Silicon Valley was famously constructed from the ground up; what began as a collection of garage tinkerers and university researchers exploded into the multifaceted machine that churns out billion-dollar valuations and world-changing technologies – while simultaneously facing housing and environmental challenges of its own, make the future of the city on the bay a little blurry. Indeed, the Silicon Valley train was (and still is) constructed as it is rocketing forward. New track is being laid that allows it to change with the times. New carriages are being built (biotech dining car) and others let go (Silicon chip caboose), allowing it to stay cutting edge.

This strategy works for Silicon Valley, for the most part. The sheer size, resources and attention to the region has allowed it to grow with little motivation. Much like the “network effects” that allow for promising startups to take flight once they attain a user base (think: facebook only exists because you know people on it), Silicon Valley is fortunate to have a huge number of startups and venture capitalists, which in turn incentivizes more to come. Ecosystem builders like incubators, accelerators and Silicon Valley Forum emerge naturally.
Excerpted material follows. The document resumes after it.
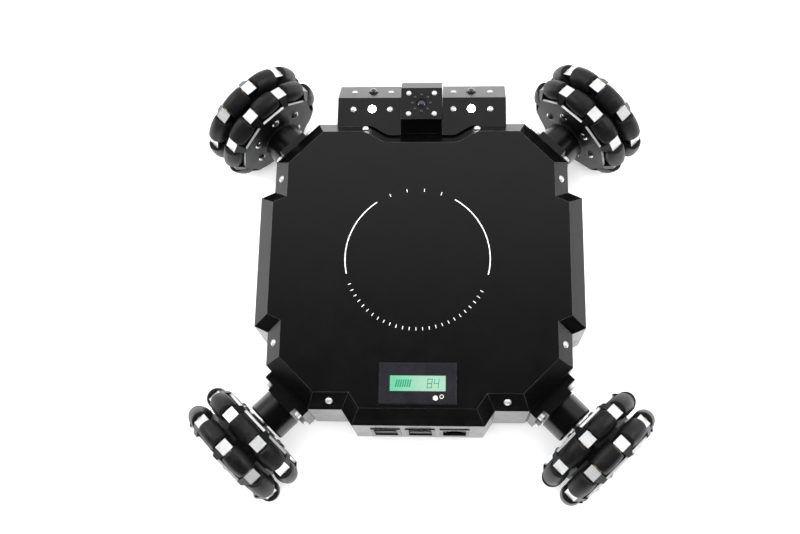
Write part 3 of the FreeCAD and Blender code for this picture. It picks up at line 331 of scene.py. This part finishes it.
def glowing(name, colour, edge_colour, strength):
    """A lit surface whose glow is a little uneven."""
    made, tree, shader = new_material(name, Roughness=0.3, Emission_Strength=strength)
    glow = ramp(tree, noise(tree, 300.0, 3.0), 0.3, 0.7, edge_colour, colour)
    tree.links.new(glow, shader.inputs["Base Color"])
    tree.links.new(glow, shader.inputs["Emission Color"])
    return made


def backlit_panel(name, lamp_side, far_side, half_width):
    """Liquid-crystal panel lit from one end: the green deepens away from the lamp."""
    made, tree, shader = new_material(name, Roughness=0.22, IOR=1.5, Emission_Strength=0.74)
    split = tree.nodes.new("ShaderNodeSeparateXYZ")
    tree.links.new(place_coordinates(tree, (0.5 / half_width, 1.0, 1.0)), split.inputs["Vector"])
    along = tree.nodes.new("ShaderNodeMath")
    along.operation = "ADD"
    along.inputs[1].default_value = 0.5
    tree.links.new(split.outputs["X"], along.inputs[0])
    glow = ramp(tree, along.outputs[0], 0.08, 0.62, far_side, lamp_side)
    mottle = ramp(tree, noise(tree, 240.0, 4.0), 0.3, 0.7, grey(0.93), grey(1.0))
    lit = blend(tree, 1.0, glow, mottle, "MULTIPLY")
    tree.links.new(lit, shader.inputs["Emission Color"])
    tree.links.new(blend(tree, 0.96, lit, grey(0.01)), shader.inputs["Base Color"])
    return made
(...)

Cities all around the world claim to be building the next Silicon Valley, but the design is much more intentional and usually far more focused. These regions in fact shouldn’t be aiming for that goal, but instead chart a different course that allows for intentional growth in the tech sector that speaks both to the competencies of the local economy as well as the economic, social and environmental objectives of the region. New tech ecosystems have the ability to think strategically on their direction forward and shouldn’t miss on the opportunity in an effort to become the “next Silicon Valley.”
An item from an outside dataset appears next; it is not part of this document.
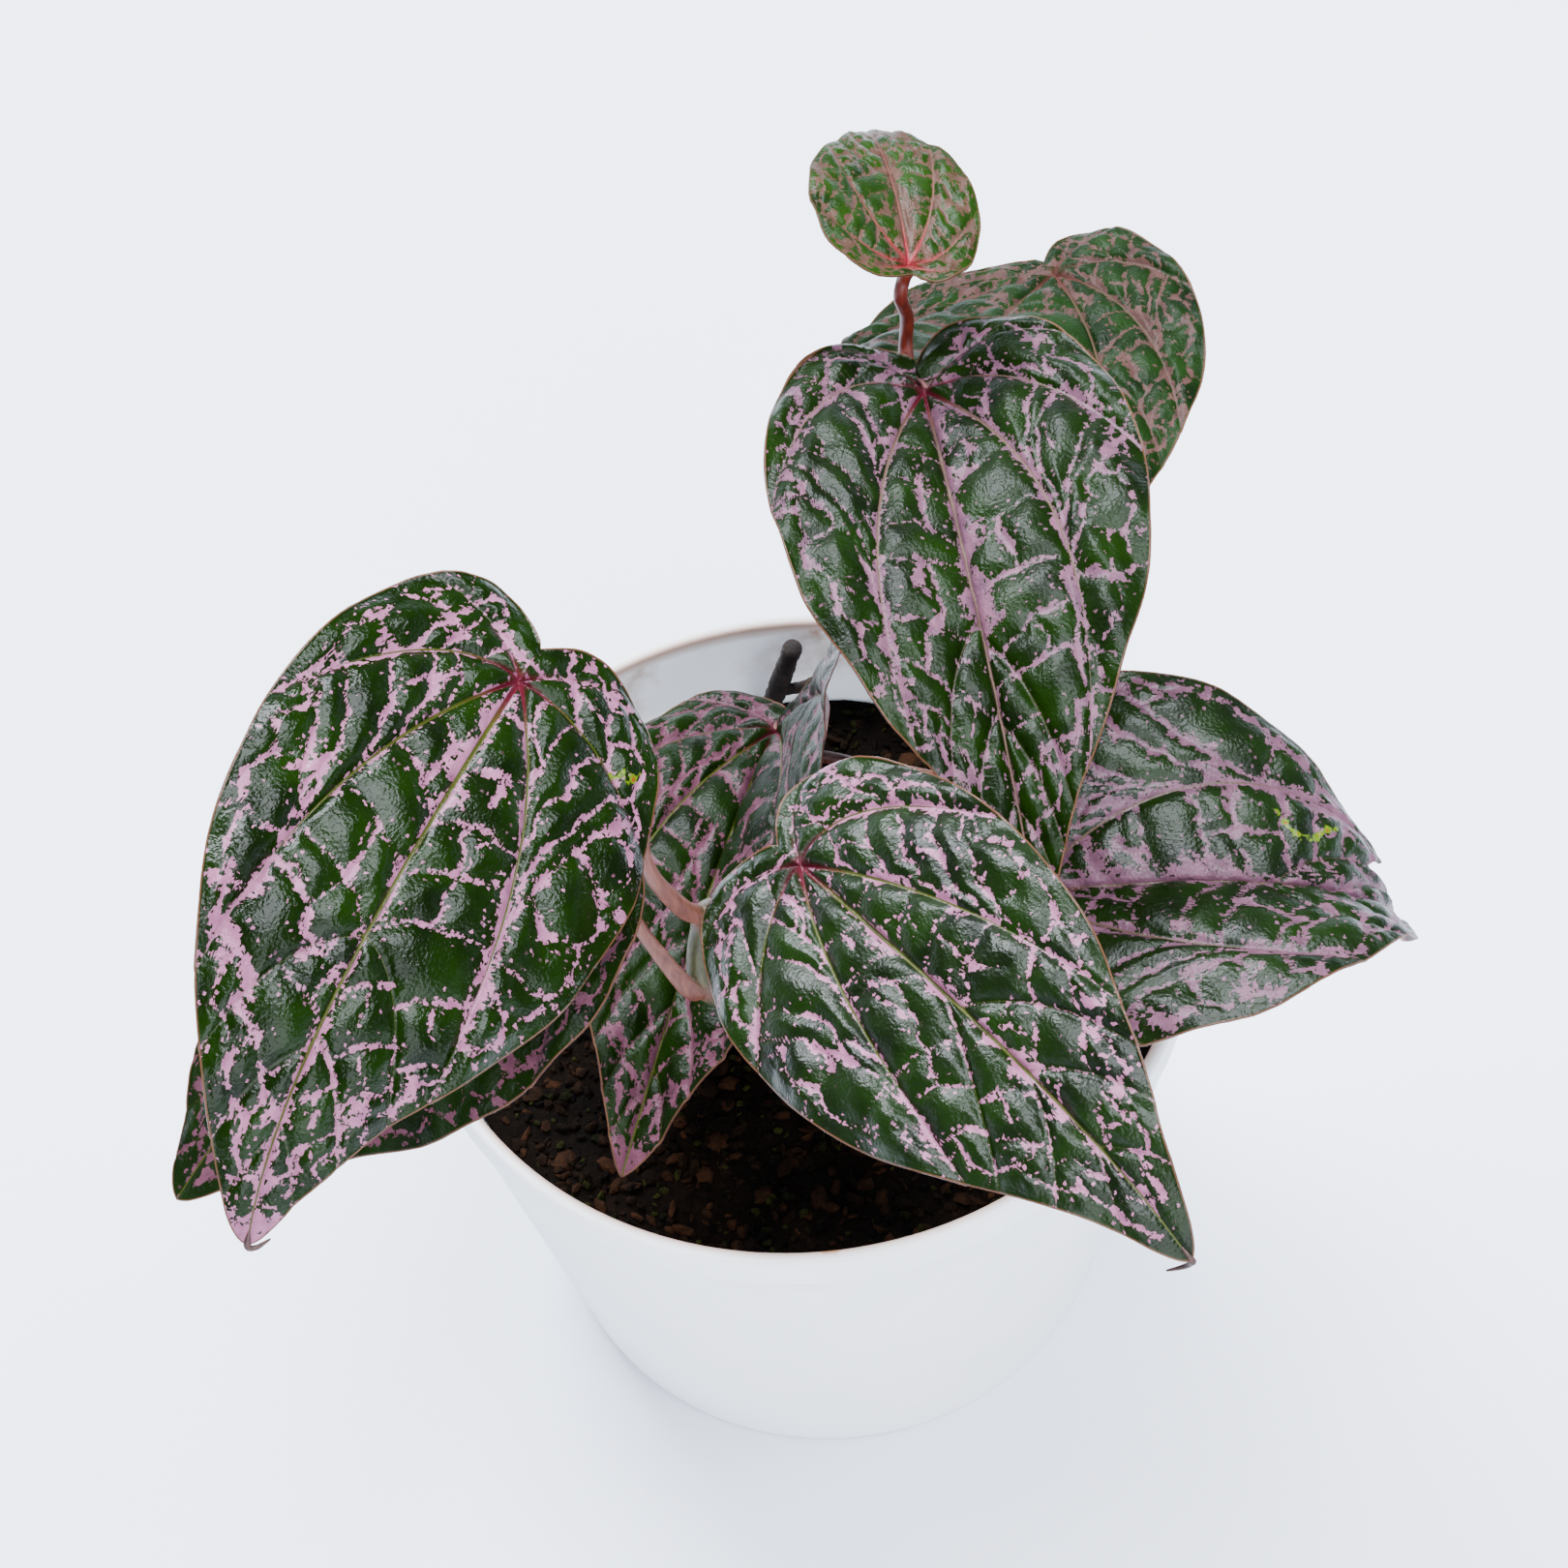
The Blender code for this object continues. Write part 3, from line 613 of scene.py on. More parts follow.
def crooked(rng, start, end, bow, scale):
    """A small vein from start to end: a bowed line with a slight wander."""
    span = end - start
    gap = float(np.hypot(*span))
    count = max(2, round(gap / (RUNG_STEP * scale)))
    t = np.linspace(0.0, 1.0, count + 1)
    across = np.array([-span[1], span[0]]) / max(gap, 1e-6)
    shift = bow * gap * 4 * t * (1 - t)
    shift[1:-1] += rng.normal(0.0, RUNG_WANDER * scale, count - 1)
    return start + t[:, None] * span + shift[:, None] * across


def grow_net(rng, half, rim):
    """Curves of the main veins of one half, and its small veins as (line, half widths, lift)."""
    scale = half.blade.length / RELIEF_LENGTH
    fine = np.linspace(0.0, 1.0, 31)
    curves = [np.stack([c[0] for c in flat_rows(half, np.array([float(knot)]), fine)], 1)
              for knot in half.knots]
    roots = [vein[0] * half.blade.length for vein in half.veins]
    net = []

    def grow(line, band=NET_BAND, lift=0.0):
        widths = rng.uniform(*band, len(line)) * scale
        lot = rng.random(len(line))
        widths += sum(growth * (lot < chance) for chance, growth in BLOTS) * scale
        net.append((line, widths, lift))

    knots = []
    for k in range(len(curves) - 1):
        rail_a, rail_b = curves[k], curves[k + 1]
        if roots[k + 1] > roots[k]:
            rail_b = np.vstack([[(roots[k], 0.0)], rail_b])
        reach = (line_length(rail_a) + line_length(rail_b)) / 2
        count = max(2, round(reach / (RUNG_PITCH * scale)))
        previous = None
        for i in range(1, count):
            share = (i + rng.uniform(-RUNG_STRAY, RUNG_STRAY)) / count
            start = at_share(rail_a, np.clip(share + rng.normal(0.0, RUNG_SLANT), *RUNG_ENDS))
            end = at_share(rail_b, np.clip(share + rng.normal(0.0, RUNG_SLANT), *RUNG_ENDS))
            gap = np.hypot(*(end - start))
            if gap < SHORTEST_RUNG * scale:
                continue
            rung = crooked(rng, start, end, -RUNG_BOW, scale)
            grow(rung)
            knots += list(rung[1:-1])
            middle = rung[len(rung) // 2]
            if previous is not None and gap > LINK_GAP * scale and rng.random() < LINK_CHANCE:
                grow(crooked(rng, previous, middle, rng.normal(0.0, LINK_BOW), scale))
            else:
                root = at_share(np.array([start, end]), rng.uniform(*SPUR_ROOT))
                ahead = min(share + SPUR_REACH / count, 1.0)
                toward = (at_share(rail_a, ahead) + at_share(rail_b, ahead)) / 2
                if rng.random() < SPUR_CHANCE and gap > SPUR_GAP * scale:
                    grow(crooked(rng, root, toward, 0.0, scale), SPUR_BAND, SPUR_LIFT * scale)
            previous = middle
    count = round(line_length(rim) / (LOOP_PITCH * scale))
    loop = []
    for i in range(1, count):
        share = (i + rng.uniform(-LOOP_STRAY, LOOP_STRAY)) / count
        depth = LOOP_DEPTHS[i % 2] * rng.uniform(*LOOP_SPREAD) * scale
        place = at_share(rim, share)
        along = at_share(rim, min(share + 0.01, 1.0)) - at_share(rim, max(share - 0.01, 0.0))
        knot = place + np.array([along[1], -along[0]]) / np.hypot(*along) * depth
        if knot[1] < LOOP_CLEAR * scale:
            continue
        loop.append(knot)
        grow(crooked(rng, knot, place, 0.0, scale * THREAD_CALM), THREAD_BAND)
        if i % 2 == 1 and knots:
            gaps = np.hypot(*(np.array(knots) - knot).T)
            if gaps.min() < FEEDER_REACH * scale:
                grow(crooked(rng, knots[int(gaps.argmin())], knot, rng.normal(0.0, FEEDER_BOW), scale))
    for start, end in zip(loop, loop[1:]):
        grow(crooked(rng, start, end, LOOP_BOW, scale * LOOP_CALM), LOOP_BAND)
    return curves, net


def pink_field(gap, width, scale):
    """Below 0 inside a pink band of this half width, and rising with the distance outside it."""
    return (gap - width) / (np.maximum(width, 0.0) + EDGE_SOFTNESS * scale)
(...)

So – as tech hubs emerge, what should they have on the top of their mind?

Focus on turning good ideas into products people want to buy. While monetizing innovation is not the sole goal of research programs, government-sponsored R&D programs should ensure that appropriate commercialization strategies are kept in mind. This include incentivizing universities to train students and researchers to think with an entrepreneurial mindset and test ideas.

Be brutally honest about your comparative advantages and limitations. No new tech zone can be everything for everyone. Cities must reflect on what sets them apart as a hub of innovation and focus on building out those competencies. These advantages can range from tangibles such as existing R&D capabilities of local companies and a favorable regulatory environment, to intangibles such as quality of life and a vibrant, multicultural society. One helpful tool to measure an ecosystem was created by the Kauffman Foundation a few years back.
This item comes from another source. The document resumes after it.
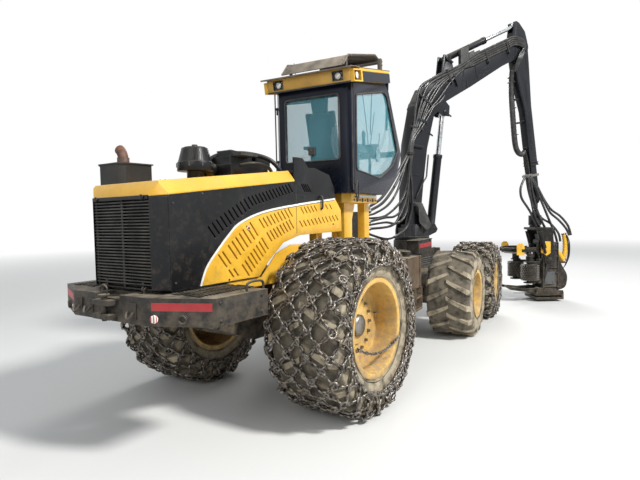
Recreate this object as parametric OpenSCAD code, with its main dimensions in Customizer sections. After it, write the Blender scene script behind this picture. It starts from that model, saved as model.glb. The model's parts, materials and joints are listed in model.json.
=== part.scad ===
// Six-wheel forestry harvester: rear engine module, steered front module with cab, crane and head.
// Millimetres. X points forward, Y to the left, Z up, wheels on Z = 0.

/* [Wheels] */
// Rear tyre radius at the lug tips
rear_tyre_r = 814; // [790:1:830]
// Rear tyre width
rear_tyre_w = 740; // [680:5:760]
// Rear wheel centre from the middle of the machine
rear_track = 1050; // [1040:1:1090]
// Rear rim radius at the bead
rear_rim_r = 455; // [430:1:470]
// Bogie tyre radius at the lug tips
bogie_tyre_r = 656; // [620:1:665]
// Bogie tyre width
bogie_tyre_w = 680; // [600:5:690]
// Bogie wheel centre from the middle of the machine
bogie_track = 1100; // [1095:1:1130]
// Bogie rim radius at the bead
bogie_rim_r = 345; // [320:1:360]
// Lug height of the rear tyres
rear_lug_h = 42; // [25:1:50]
// Lug height of the bogie tyres
bogie_lug_h = 34; // [20:1:40]
// Lugs on each side of a tyre
lug_count = 16; // [12:1:18]
// Thickness of a chain bar in the nets
chain_d = 22; // [14:1:26]
// Meshes of a chain net round a tyre
chain_count = 18; // [12:1:20]
// Radius of a wheel's stub axle
stub_r = 120; // [90:1:130]

/* [Layout] */
// Articulation pin ahead of the rear axle
pivot_x = 1780; // [1760:5:1820]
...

Copy Silicon Valley in one way: Pay it forward. Silicon Valley is widely known as being highly collaborative. New founders regularly receive advice from established rivals; entrepreneurs share ideas and cheer on each other. The heart of the “pay-it-forward” mentality is that when one of us wins, we all win.

Educate your money. New tech hubs usually lack the institutional know-how that arises when a group of successful startups sell their business and begin the second stage of their careers as investors. Venture Capitalists bring not only their money but also years of experience in the trenches of startup development and have seen it all. New tech hubs will rely on other pools of capital; educating these early investors on how to properly support entrepreneurs is key.

Look for tech ecosystem models with shared traits. The explosion of tech hubs has given us multiple variations of the Silicon Valley model, which will most likely be better suited locally. A few models to follow:

  • “Keys to the city” – Argentina has created the majority of South America’s unicorns due in part to the favorable policies coming out of Buenos Aires. President Mauricio Macri was formerly the mayor of B.A. and poured resources into infrastructure, security, and tax breaks. Slowly, these policies crowded in not only startups but other ecosystem players -nonprofits, accelerators, and investors – that make for a well-rounded tech hub.
  • “Value-for-money” – Louisville, Kentucky has not been known as a tech hub but that is slowly changing. With a vibrant culture and affordable housing, a startup here can hire a team of developers for a fraction of the price of San Francisco, making scaling much cheaper. Plus, they have differentiated themselves with the largest cluster of aging care businesses in the country, making themselves America’s aging capital.
  • “Leveraging Unique Capabilities” – Austin, Texas’ tech scene known locally as Silicon Hills has much to offer for budding entrepreneurs, with over 5,500 calling ATX home. With a university that pumps out experts in data science, legacy companies such as Dell providing training and expertise and South by Southwest offering cultural legitimacy, Austin has become a hub for data scientists and highly creative innovators.

Learn from but don’t imitate Silicon Valley. Not only are new hubs not equipped to be Silicon Valley, but there are far better models attempting to fix some of the ills befallen the bay area. Sky-high housing prices is the first indicator of a model in need to work and has led to a drastic rise in “super-commuters” (those traveling more than 90 minutes to get to work). Many are being priced out – others are seeking calmer waters to raise children. These problems will only be exacerbated in 2019, as the region will produce 6,000+ new millionaires with the slate of IPOs. New tech hubs have the unique ability to intentionally design the place of tech in their cities – keeping in mind not just the infrastructure needs to keep the it growing, but also the negative externalities.